An Indonesian official plans to make female high school students in Jember City undergo mandatory virginity tests to graduate.
The proposal was described as “an accurate way to protect children from prostitution and free sex,” The Independent UK has reported.
If approved, the test would require senior high school female students, aged 16 to 19, to have their hymen examined every year until graduation. Of course, boys are excluded from any such tests.
The proposal seems to be in response to increasing cases of premarital sex, local website Kompas reported. It is another plan of its kind in Indonesia. Similar drafts were proposed in West Java in 2007, in Sumatra in 2010, and in the whole country in 2013, but dropped after a public outcry.
Meanwhile, Human Rights Watch said the ‘virginity tests’ had been recognized internationally as violations of the right to non-discrimination and the prohibition against “cruel, inhuman or degrading treatment” under treaties ratified by Indonesia.

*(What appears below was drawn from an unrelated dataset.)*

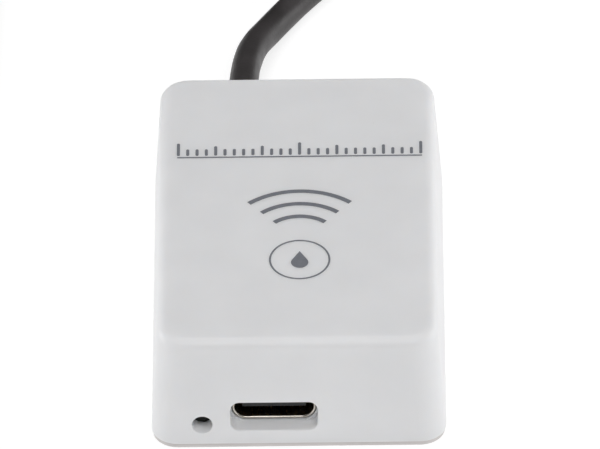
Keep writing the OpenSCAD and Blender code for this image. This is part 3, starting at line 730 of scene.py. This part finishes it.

Deputy Asia director Phelim Kine of Human Rights Watch said:
President Joko Widodo should send a loud and unambiguous message forbidding virginity tests by local governments, as well as the Indonesian military, police and civil service.
The authorities should back that up by firing and appropriately prosecuting officials who promote or perpetrate virginity tests to ensure that women are protected from such abuse. Until he does, high school girls and their education in Jember will remain in peril.